I write and say in many places that President-elect Obama, as an individual, represents the ability to talk more intelligently about some of the deepest things that divide us as Americans. Much has been made of his race, and his biracial, multi-ethnic background is only one part of his complex identity that forces to think beyond our either/or labeling constructions. He is simultaneously both black and white and neither black nor white. His religious identity is far more clear cut: his first name indicates he is either Jewish or Muslim; his second name very “Muslim,” and very “Shi’ah;” his last name is not as rich in terms of religious possibilities. However, he is a Christian. Although religious identities in the modern period are more rigidly defined than racial identities, his names reveal a complexity of religious engagement that can hopefully move us beyond a tribal sense of religion.
However, I am concerned that as we say the Obama Presidency will move us into a post-partisan, post-racial, post-ethnic, post-religious America, it is really a way to brush aside concerns that we have not adequately addressed as a nation. By electing Barack Obama some people will argue that we have moved beyond our failings in thought, speech, and act in all these areas. Instead, I believe we must seize his election, his person, as a way to understand how we can talk about our various identifications, the things that make up our identity, in a more nuanced and sympathetic way. In particular, although I believe the US is a deeply religious country, I do not believe we have a sophisticated language with which to talk about religion. I fear that if we start talking about a post-religious America to mean religion does not matter, than an important part of cultural and political life is lost, and many of the errors we made over the decade in discussing religion in the public sphere will come back in an even more vicious form.
When I think of a post-religious America, I think of it in a way similar to how David Hollinger takes about ethnicity in his work Postethnic America. He argues that a post-ethnic America is not one where ethnicity is ignored, but where it is taken more seriously because people stop ascribing ethnicity onto others, they recognize that individuals are capable of identifying themselves. He discusses the difference between a pluralist worldview, which leans toward unitary, ascriptive identities, and a cosmopolitan worldview, which “promotes multiple identities, emphasizes the dynamic and changing character of many groups, and is responsive to the potential for creating new cultural combinations” (pg. 3-4).

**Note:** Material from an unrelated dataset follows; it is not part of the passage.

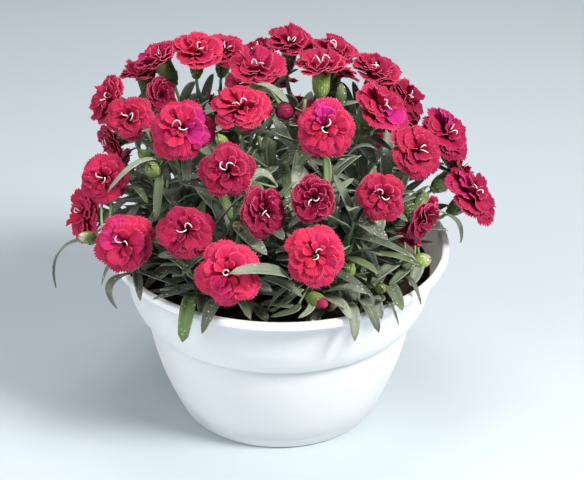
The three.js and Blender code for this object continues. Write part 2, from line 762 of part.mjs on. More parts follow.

Carl Ernst, in Following Muhammad, bridges the relationship between ethnicity and religion by stating “in medieval empires, unlike today, ethnicity rather than religion was often a more important marker of identity” (pg. 120). He also highlights the problem with the way Islam is presented – a problem that I believe across religious traditions – as being ascriptive. He says:
It is customary in books that survey the Islamic faith to present a summary and overview of basic religious practices and beliefs. The problem with the textbook approach is that it outlines these catechisms and religious requirements in the abstract, without much reference either to multiple schools of thought or to the history of Islamic religious practice in different regions. In this respect, it can be difficult to distinguish between a textbook summary of basic practices and the preaching or religious instruction that one might encounter in a mosque. … While there is nothing wrong with that approach in prescriptive teaching for the faith community, it is the aim of this book to offer a descriptive interpretation of the range of Islamic history and practice.
pg. 108
Although a well-done prescriptive or ascriptive text can contribute a pluralistic understanding, it reifies and hardens identities that have not traditionally been impermeable. If we are serious about entering a post-religious phase of American faith, we need to take religion seriously at a personal level. I mean that we cannot learn about people of faith by treating faith communities as monoliths. We need to understand that it is individuals that make up a community. When we understand individual motivation, we can better understand community action. In looking at people, I believe we will find that we have many of the same concerns in common. How we address those concerns are where the differences lie. The approaches we take are framed by our religious traditions. Sometimes these approaches will be sympathetic across traditions, and other times not. However, it is not an inherent difference between traditions, as we find these same tensions within traditions. Individual understandings, experience, and cultural contexts. In essence, the individual is key.
I do not know what shape a post-religious America will look like, but I am getting a sense of what the first steps to get there will look like. There are two youth-oriented programs that I believe address two of the issues I raise: taking faith seriously and discussing it at the level of the individual. The Interfaith Youth Core and Face to Face/Faith to Faith offer intriguing models as to how we can have a generation of people in this country who are proud of their religious identification, can articulate it, and are willing to approach others with an open mind. Both programs have been running for long enough now that I think we will begin to see what the long-term results look like. I hope that these young leaders can move the country as a whole to a more sophisticated discussion of religion in America.